Inline Edit — Ctrl+K / Cmd+K
Select any code block, press Ctrl+K (Windows/Linux) or Cmd+K (macOS), and type a natural-language instruction:
Refactor this function to use async/await instead of callbacksVoid submits the selection and your instruction to the model and shows a diff of the proposed change. You can accept, reject, or modify the suggestion before it is applied.
AI Chat — Ctrl+L / Cmd+L
Press Ctrl+L to open the chat panel. Drag files into the chat context, use @filename to reference specific files, or use @folder to include entire directories. Chat is ideal for asking questions about code structure, debugging assistance, or generating new functions from a description.
Checkpoints
Every time Void applies an AI edit via Ctrl+K or chat, it records a checkpoint — a named snapshot with a full diff. The checkpoint panel in the sidebar shows a timeline of AI-driven changes. You can revert a specific checkpoint without undoing subsequent manual edits, which is significantly more useful than Ctrl+Z when rolling back a bad AI suggestion made ten edits ago.
Which Local Model Should You Use with Void AI?
The right model depends on your hardware and primary use case.
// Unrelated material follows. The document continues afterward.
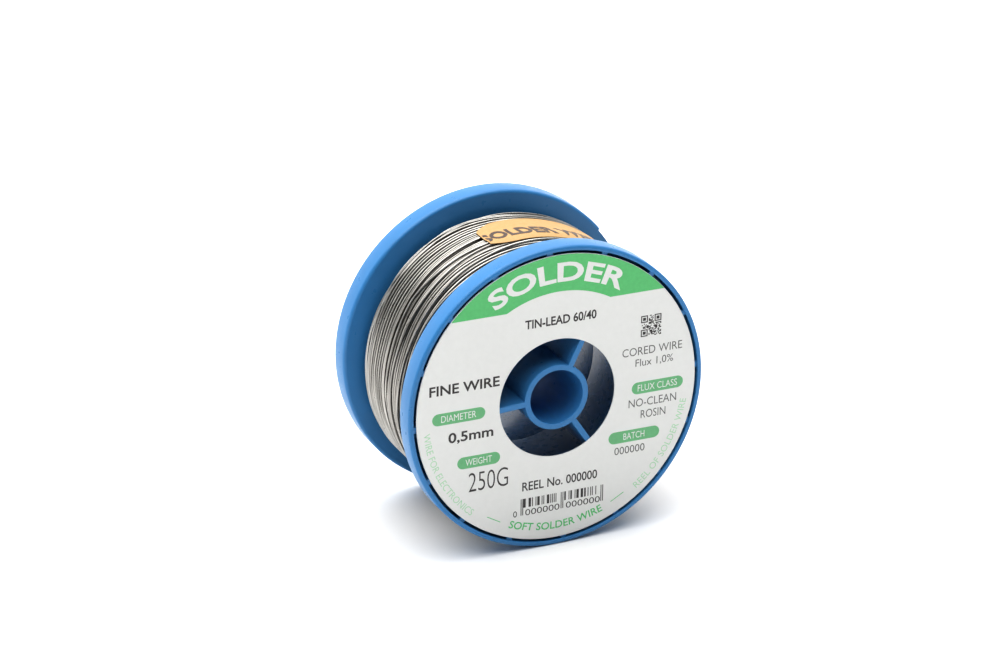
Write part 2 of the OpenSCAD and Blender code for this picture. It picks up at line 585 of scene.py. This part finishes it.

A practical two-model setup works well: a small fast model for autocomplete and a larger model for chat and inline edits.
- Autocomplete (low latency): Qwen2.5-Coder 1.5B Q8 — needs approximately 2 GB VRAM or 4 GB RAM
- Chat and inline edit on a mid-range GPU (6 GB VRAM): Qwen2.5-Coder 7B Q4
- Chat and inline edit on a high-end GPU (10 GB VRAM): Qwen2.5-Coder 14B Q4
- CPU-only, no GPU: Qwen2.5-Coder 3B Q4 — needs approximately 8 GB RAM
- Agentic and multi-file refactor (12 GB VRAM): DeepSeek-Coder-V2 Lite Q4
All of the models above are available via ollama pull or as GGUF downloads for LM Studio.
Troubleshooting Common Void AI Issues
Ollama models not appearing in Void
Verify Ollama is running: open a terminal and run ollama list. If it hangs or errors, restart Ollama. Then in Void AI Settings, navigate to the Ollama provider and click Refresh Models. On Linux with an AppImage install, check that the OLLAMA_HOST environment variable is not set to a non-default value.
Autocomplete feels too slow
Switch to a smaller model for autocomplete. Qwen2.5-Coder 1.5B responds in under 200ms on most hardware. If you are on CPU-only hardware and find even small models too slow, disable autocomplete entirely in Void Settings under AI and rely on Ctrl+K inline edits for on-demand suggestions instead.
LM Studio endpoint returns 404 or connection refused
Confirm LM Studio's server is running — the server tab should show a green Running badge. Check that the base URL in Void is http://localhost:1234/v1 with the trailing /v1 included. Omitting it causes 404 errors. Also confirm the model ID in Void matches the exact model ID shown in LM Studio's server panel.
VS Code extensions not available in Void
Void uses the Open VSX Registry instead of the Microsoft Extension Marketplace due to licensing constraints. Most popular extensions — ESLint, Prettier, GitLens, language packs — are available on Open VSX. If a specific extension is missing, download the .vsix file from the VS Code Marketplace and install it via Extensions: Install from VSIX.
Tip: If migrating from VS Code, use Void's built-in migration tool during onboarding. It imports your extensions list and attempts to resolve each one from Open VSX automatically.